The Death of a Jew
| December 10, 2024My children are saddened, solemn. But they’re not horrified. It’s 2024
The Holtzbergs were mentioned in my house this week, may G-d avenge their blood. Because of their relationship to Rav Zvi Kogan, may G-d avenge his blood. And my teens wanted to know what happened to the Holtzbergs.
So I told them.
I wanted them to know about the couple who loved spreading light and goodness and giving. About little Moshe, the two-year-old who survived.
I spoke freely, unaware that I’d stumbled into a time warp — my body in 2024, my words rooted firmly in 2008. Unaware that my lips moved and my vocal cords thrummed and my brain formulated sentences transmitted from another age. Sixteen years ago — plus a thousand more. When I was a young mother with the luxury to fully grieve the murder of two Jews I’d never met, and now never would.
And while I spoke from that archaic place, I watched my children’s eyes.
Before you start judging, they did nothing wrong, okay?
They responded the way they were supposed to, with, “Oh, that’s so sad,” heads tilting side to side, faces pinched in solemnity, a completely appropriate reaction.
But they weren’t horrified.
And as I jumped from one pair of eyes to the next, my horror at their lack of horror rose within me until paralysis set in around my throat and I sputtered to a stop. Mumbled, “This was before…” which was both a very terrible and very true thing to say.
Then I excused myself, sat on my bed, and cried — for the Holtzbergs, may G-d avenge their blood.
And for the young mother who could still cry, without the weight of 1,200 thundering souls constricting her tear ducts. Sat on my bed, with the trillion-ton emptiness in my children’s eyes resting in my hands. Almost too heavy to bear.
I turned their lack of shock over and over in my hands, tracing its cracks, its origins — how, when, and why it came to be. And then I reminded myself that it’s December of 2024.
And my children know, the same way I know, that there’s a gan in the south that woke up on October 8 of last year, with only four pupils left among the living.
And they know, the same way I know, all the things none of us want to know.

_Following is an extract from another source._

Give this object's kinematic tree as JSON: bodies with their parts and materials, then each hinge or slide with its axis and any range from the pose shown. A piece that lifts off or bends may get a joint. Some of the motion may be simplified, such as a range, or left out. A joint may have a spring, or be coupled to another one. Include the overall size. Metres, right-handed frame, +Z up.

They know about babies stuffed in closets, found orphaned but alive. They know about lines of cars and bags and clothing and things abandoned, stranded on the road never to be returned to their rightful owners, only next of kin. They know about paragliders and zip ties, tunnels and homes set ablaze, and all the unspeakable horrors I can’t bring myself to write here. But you know them. I know them. So inevitably, they know them, too, because that’s how it is with teens. Whispers seem to reach them first. Whispers seem to hit them hardest.
They know as well as I know that if given the opportunity, Evil would have murdered every breathing thing from Eilat until Metula and back again, themselves included.

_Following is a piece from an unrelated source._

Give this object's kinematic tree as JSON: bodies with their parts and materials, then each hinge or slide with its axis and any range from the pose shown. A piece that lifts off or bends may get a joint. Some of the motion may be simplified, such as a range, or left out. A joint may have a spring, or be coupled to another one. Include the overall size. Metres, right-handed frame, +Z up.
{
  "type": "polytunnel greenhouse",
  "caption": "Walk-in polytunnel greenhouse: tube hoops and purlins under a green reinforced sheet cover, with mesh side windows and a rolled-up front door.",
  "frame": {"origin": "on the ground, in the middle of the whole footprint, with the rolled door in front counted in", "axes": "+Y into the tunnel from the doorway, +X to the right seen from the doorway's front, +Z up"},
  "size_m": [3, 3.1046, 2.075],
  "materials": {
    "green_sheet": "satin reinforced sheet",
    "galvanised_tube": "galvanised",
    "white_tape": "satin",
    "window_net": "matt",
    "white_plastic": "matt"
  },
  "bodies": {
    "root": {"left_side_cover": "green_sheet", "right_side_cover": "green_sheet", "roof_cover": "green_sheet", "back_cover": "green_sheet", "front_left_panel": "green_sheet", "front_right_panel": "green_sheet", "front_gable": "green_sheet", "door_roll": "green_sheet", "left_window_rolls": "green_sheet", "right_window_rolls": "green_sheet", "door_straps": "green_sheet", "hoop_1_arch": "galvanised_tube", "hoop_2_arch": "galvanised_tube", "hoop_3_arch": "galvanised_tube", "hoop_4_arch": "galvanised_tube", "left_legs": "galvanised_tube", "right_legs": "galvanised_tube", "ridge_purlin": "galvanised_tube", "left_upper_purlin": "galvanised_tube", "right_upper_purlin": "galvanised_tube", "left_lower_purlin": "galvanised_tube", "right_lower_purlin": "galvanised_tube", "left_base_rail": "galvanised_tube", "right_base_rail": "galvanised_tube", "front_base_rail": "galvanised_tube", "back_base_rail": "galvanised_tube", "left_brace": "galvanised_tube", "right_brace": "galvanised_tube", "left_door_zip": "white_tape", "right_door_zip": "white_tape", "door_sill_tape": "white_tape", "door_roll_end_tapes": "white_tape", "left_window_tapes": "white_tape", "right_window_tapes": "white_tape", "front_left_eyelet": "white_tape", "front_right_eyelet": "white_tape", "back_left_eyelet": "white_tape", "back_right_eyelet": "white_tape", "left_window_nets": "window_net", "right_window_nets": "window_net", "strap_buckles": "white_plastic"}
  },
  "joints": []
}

Themselves included. They know.
I had convinced myself that the thick layer of normalcy I’d wrapped them in this past year was as strong as steel — a fortress hewn from love to keep the world’s darkness at bay. But it was never steel. It was mist and air. Smokescreens stitched from Lululemon bags, Alo scrunchies, and little “just because” gifts. Extra hugs and extra ice cream trips and soccer cleats. Just because.
And I thought I was checking in, you know. Except that I measured their changes with a wooden yardstick and took them for haircuts and tsked at their toes popping out of their shoes and the skirts that grew short and the lanky wrists that appeared out of nowhere and praised G-d that they were growing and safe and happy. But I didn’t track when the whys of the little ones stopped.

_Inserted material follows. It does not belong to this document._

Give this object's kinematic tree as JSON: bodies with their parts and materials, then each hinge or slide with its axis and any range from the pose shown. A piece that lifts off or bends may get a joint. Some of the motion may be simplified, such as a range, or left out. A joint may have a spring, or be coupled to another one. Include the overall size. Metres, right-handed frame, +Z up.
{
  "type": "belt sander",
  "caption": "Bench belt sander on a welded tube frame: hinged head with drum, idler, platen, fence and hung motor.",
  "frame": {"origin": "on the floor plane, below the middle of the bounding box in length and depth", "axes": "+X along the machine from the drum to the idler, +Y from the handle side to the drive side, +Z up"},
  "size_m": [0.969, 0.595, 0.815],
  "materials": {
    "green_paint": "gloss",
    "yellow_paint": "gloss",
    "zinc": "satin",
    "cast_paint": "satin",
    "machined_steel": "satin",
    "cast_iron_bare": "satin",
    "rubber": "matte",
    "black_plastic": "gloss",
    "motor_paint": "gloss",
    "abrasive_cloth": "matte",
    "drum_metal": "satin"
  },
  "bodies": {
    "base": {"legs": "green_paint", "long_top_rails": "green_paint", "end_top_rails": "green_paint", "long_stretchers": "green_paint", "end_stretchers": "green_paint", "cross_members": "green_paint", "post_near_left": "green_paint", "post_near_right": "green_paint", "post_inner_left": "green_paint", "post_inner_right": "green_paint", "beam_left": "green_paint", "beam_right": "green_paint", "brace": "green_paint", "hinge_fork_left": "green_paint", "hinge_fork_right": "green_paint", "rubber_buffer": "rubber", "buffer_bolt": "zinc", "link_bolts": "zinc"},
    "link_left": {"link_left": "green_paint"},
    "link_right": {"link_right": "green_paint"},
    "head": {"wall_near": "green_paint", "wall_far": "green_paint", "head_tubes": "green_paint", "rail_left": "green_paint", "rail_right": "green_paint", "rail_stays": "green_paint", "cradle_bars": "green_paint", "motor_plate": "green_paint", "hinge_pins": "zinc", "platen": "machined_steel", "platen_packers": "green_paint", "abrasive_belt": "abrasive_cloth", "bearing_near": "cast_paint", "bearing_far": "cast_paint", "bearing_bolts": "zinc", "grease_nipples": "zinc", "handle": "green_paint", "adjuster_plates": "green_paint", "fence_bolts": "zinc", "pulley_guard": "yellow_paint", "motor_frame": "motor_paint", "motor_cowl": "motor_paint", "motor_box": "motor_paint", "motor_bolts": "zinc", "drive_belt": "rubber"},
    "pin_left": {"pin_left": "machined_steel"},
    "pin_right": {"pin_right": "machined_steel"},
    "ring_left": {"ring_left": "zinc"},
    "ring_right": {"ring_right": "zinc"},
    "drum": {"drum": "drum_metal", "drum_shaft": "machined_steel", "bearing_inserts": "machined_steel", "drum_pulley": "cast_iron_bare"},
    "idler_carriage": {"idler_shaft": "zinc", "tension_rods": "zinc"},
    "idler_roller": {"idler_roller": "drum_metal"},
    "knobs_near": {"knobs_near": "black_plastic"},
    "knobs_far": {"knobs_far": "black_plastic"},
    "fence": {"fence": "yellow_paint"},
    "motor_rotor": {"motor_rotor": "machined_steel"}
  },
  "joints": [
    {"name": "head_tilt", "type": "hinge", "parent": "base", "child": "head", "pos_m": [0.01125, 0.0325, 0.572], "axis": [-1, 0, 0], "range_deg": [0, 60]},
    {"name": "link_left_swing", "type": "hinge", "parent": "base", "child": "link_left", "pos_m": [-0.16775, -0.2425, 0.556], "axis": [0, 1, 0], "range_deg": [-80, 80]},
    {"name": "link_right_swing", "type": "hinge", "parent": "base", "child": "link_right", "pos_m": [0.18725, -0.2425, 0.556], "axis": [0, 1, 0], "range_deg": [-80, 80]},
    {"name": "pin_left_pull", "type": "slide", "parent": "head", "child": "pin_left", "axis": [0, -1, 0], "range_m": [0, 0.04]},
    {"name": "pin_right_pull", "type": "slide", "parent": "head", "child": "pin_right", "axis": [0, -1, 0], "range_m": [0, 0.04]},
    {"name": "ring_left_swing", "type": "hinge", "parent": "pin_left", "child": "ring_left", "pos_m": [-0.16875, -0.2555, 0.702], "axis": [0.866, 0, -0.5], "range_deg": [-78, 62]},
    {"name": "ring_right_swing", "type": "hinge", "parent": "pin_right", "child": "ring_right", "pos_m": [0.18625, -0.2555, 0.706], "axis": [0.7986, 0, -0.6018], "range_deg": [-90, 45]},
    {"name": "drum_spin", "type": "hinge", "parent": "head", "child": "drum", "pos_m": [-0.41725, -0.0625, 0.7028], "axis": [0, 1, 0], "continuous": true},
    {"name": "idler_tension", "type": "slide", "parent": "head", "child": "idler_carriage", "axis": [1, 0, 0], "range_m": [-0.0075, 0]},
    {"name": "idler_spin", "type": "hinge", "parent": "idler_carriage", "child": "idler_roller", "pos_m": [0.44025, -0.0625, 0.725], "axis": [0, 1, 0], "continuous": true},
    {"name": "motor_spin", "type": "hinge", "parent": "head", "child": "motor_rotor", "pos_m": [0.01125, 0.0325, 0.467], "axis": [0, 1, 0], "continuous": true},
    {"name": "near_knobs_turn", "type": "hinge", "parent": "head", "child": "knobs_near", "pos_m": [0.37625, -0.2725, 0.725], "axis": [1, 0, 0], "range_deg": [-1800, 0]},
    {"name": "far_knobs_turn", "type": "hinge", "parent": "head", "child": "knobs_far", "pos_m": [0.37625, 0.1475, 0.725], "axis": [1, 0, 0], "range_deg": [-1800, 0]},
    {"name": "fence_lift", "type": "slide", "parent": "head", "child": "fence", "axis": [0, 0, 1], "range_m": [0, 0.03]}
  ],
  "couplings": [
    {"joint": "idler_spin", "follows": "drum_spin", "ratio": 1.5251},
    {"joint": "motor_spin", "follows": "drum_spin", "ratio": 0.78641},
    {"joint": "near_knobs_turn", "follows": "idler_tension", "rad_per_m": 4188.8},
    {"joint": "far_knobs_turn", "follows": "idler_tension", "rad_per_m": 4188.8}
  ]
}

December 2023? April 2024?
To the mamad, let’s go.
But why are they sending missiles?
Because.
Why though!
Because.
That’s how it was with the whys until somewhere along the way, they stopped asking. Because they already knew the answer.
They want to kill you, because you are a Jew.
All the sugar in the universe can’t coat that. A truck full of Amazon “just because” things won’t make a dent in the face of that sort of understanding.
And please don’t misunderstand me. I’m not saying the kids are broken.
I’m saying that what was once a blatant truth, carried implicitly through the ages on the weary backs of our ancestors, has become painfully clear once again.
Eisav soneh l’Yaakov.
Except they know it in their bones now. They know it in their little pounding hearts now.
Explain to me how I — whose biggest teenage worries were scratched CDs, finding enough shells for my latest T-shirt haul, whether daily straightening would fry my hair—
Explain to me how I — unlike my parents, but just like my great-grandparents, and their great-grandparents, and theirs and theirs — how I am somehow raising children who will always mourn upon hearing of the murder of Jews, may G-d avenge their blood.
Will always shake their heads side to side and cry.
But will never be very shocked.
Because the death of a Jew will always be a little bit expected.